Emit the entire listing verbatim.

## INFORMATION PROVIDED
━━━━

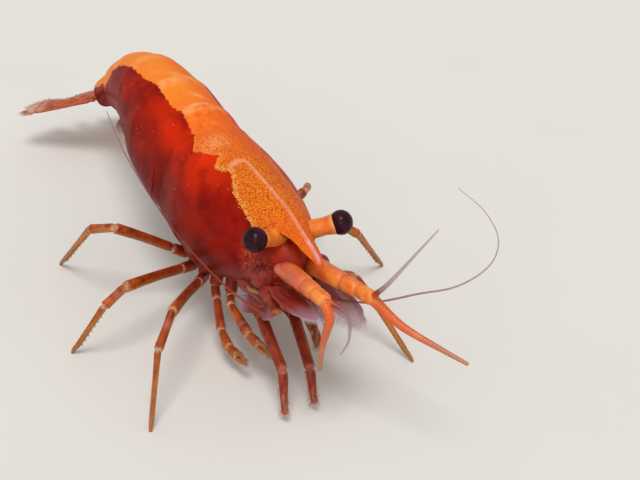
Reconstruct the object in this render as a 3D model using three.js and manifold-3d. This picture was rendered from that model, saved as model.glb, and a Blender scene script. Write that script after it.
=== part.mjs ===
// Dwarf aquarium shrimp, Neocaridina davidi, a still life-size model standing on its walking legs.
// Millimetres, +Z up. The head points along -Y and the animal's own right side is -X.
// Shapes are worked out with the floor at z = 0 and the front edge of the carapace at y = 0.
import * as THREE from 'three';
import { mergeVertices } from 'three/addons/utils/BufferGeometryUtils.js';
import Module from 'manifold-3d';

// ---------- driving dimensions ----------

const GAP = 0.06; // daylight between neighbouring solids
const BACK_HEIGHT = 7.32; // top of the carapace at its front edge, above the floor

const CARAPACE = { length: 7.0, halfWidth: 2.32, depth: 4.97, frontWidth: 0.58, frontDepth: 0.72 };
const ABDOMEN = { halfWidth: 2.01, depth: 4.69, taper: 0.48 };
const SEGMENT_LENGTHS = [1.6, 2.6, 3.0, 2.3, 2.0]; // the five segments with pleura
const TAIL_SEGMENT = { length: 3.2, halfWidth: 0.68, depth: 1.5 }; // the sixth, without pleura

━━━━

## FINISHED EXERCISE
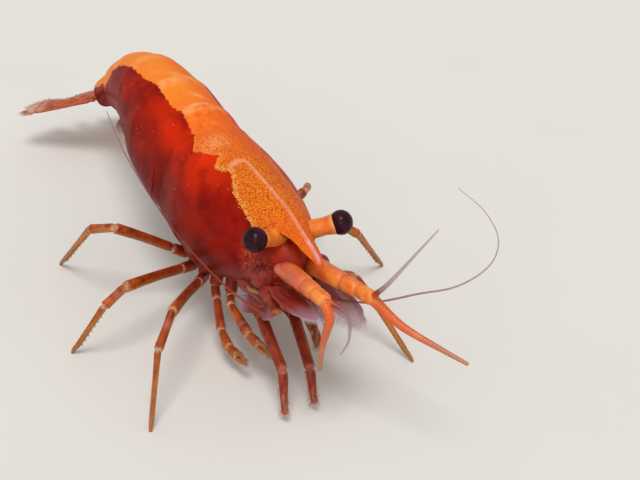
Reconstruct the object in this render as a 3D model using three.js and manifold-3d. This picture was rendered from that model, saved as model.glb, and a Blender scene script. Write that script after it.
=== part.mjs ===
// Dwarf aquarium shrimp, Neocaridina davidi, a still life-size model standing on its walking legs.
// Millimetres, +Z up. The head points along -Y and the animal's own right side is -X.
// Shapes are worked out with the floor at z = 0 and the front edge of the carapace at y = 0.
import * as THREE from 'three';
import { mergeVertices } from 'three/addons/utils/BufferGeometryUtils.js';
import Module from 'manifold-3d';

// ---------- driving dimensions ----------

const GAP = 0.06; // daylight between neighbouring solids
const BACK_HEIGHT = 7.32; // top of the carapace at its front edge, above the floor

const CARAPACE = { length: 7.0, halfWidth: 2.32, depth: 4.97, frontWidth: 0.58, frontDepth: 0.72 };
const ABDOMEN = { halfWidth: 2.01, depth: 4.69, taper: 0.48 };
const SEGMENT_LENGTHS = [1.6, 2.6, 3.0, 2.3, 2.0]; // the five segments with pleura
const TAIL_SEGMENT = { length: 3.2, halfWidth: 0.68, depth: 1.5 }; // the sixth, without pleura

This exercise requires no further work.